My father looked mad, 
I asked him what was going on, what you thinking about:
"I don't want to run"
I smiled and said, " well, that is not an option now"

I picked up the anti-freak out meds, while my mother took him home.
When I met them there, he was acting like nothing had just happened.
My mother was making french toast for him and he was looking at the bottle of pills. 
I told him that they were for easing the same symptoms he had before,
not to be taken for recreational use.
He said he was fine now.
I told him, you can't just shove it off, it was serious enough a moment ago, and that just doesn't go away. You need to take the doctors order seriously.
He said that they were still going on the business weekend away trip. I told him again what the doctor said and he said he was going.

I ate lunch with them (as they ate breakfast) and I said goodbye
I had said what I could, repeated doctors orders
and he probably will be fine if my mother drives...but FUCK
why do the rules not apply to him?!
I drove home and passed out/crashed on the bed for an hour
I still think I have PTSD from when my mother went into the hospital
I canceled plans for tonight and instead am watching TV and working this whole thing out here.

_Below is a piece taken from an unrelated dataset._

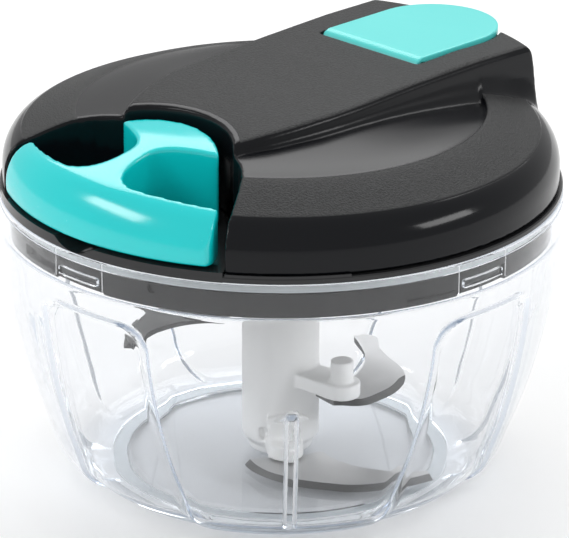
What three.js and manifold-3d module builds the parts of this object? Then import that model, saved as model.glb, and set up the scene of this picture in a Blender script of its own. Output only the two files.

I have to walk away for my own mental health.
I have to realize that he is going to do whatever he damn well pleases and if (heaven forbid) something goes wrong he will blame someone or something other than himself.
I have to understand, I can not make everything OK all the time


3 comments:

Amel said...

(((HUGS)))

It's always difficult in this type of situation. The frustration...oh boy...you're right, though, you can't help someone that doesn't want to be helped, no matter how much you try.

Mali said...

They never think the rules apply to them!! My father-in-law is the one frustrating us at the moment. He does far too much around the house, and then when we recently got a panicked call from his wife, thinking he'd had a heart attack, we called first his doctor and then the ambulance. He was mad at us for making him go to the hospital, and was quite smug about the fact that he was discharged with "no evidence of a stroke." Even though we've noticed a significant mental decline since then.

The only thing we have tried on him is to point out that if he keeps taking risks, one day it will be a severe stroke, and then he'll have to live his worst nightmare, of being incapacitated, perhaps immobile or even unable to speak. It was tough speaking those harsh words, and I'm not sure if they got through, but he's been asking my husband to help a lot more since then.

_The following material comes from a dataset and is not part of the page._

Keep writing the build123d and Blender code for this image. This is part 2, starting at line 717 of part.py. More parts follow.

Still, there are times when we just have to walk away and say "it's his life." Except that it isn't - it's his wife's life, and ours, that are affected as well as his. Argh.

Sorry - didn't mean to make it about me. Just wanted to let you know I hear you!

CandyGirl said...

Some people can't face the idea that they are mortal. If they make changes that means they are acknowledging that they weren't doing things right in the past. It is easier for them to hide and pretend that things are fine and nothing needs to change than go through any pain or discomfort right now, even if is going to improve their life overall - very short term thinking, and being deliberately blind to to the sharp curves farther down the road is just childish and inconsiderate for all of the people that love and care for them too.

My mom is the same way. She knows there are things she needs to be doing to improve her health, but she does almost nothing. She has ignored serious health issues until she was hospitalized for emergency surgery, refuses to change eating habits, and gets almost no exercise. She eats absolute crap most days. I visited recently and tried to showed her some very easy recipes that were tasty and healthy (literally open package of chicken, shake spices onto chicken, cook for 4 hours in slow cooker), but she still goes out every day and eats fast food.

Everything is too hard or too much trouble or outside of their comfort zone. I don't know how to get through to my mom either, so no advice here, just commiseration.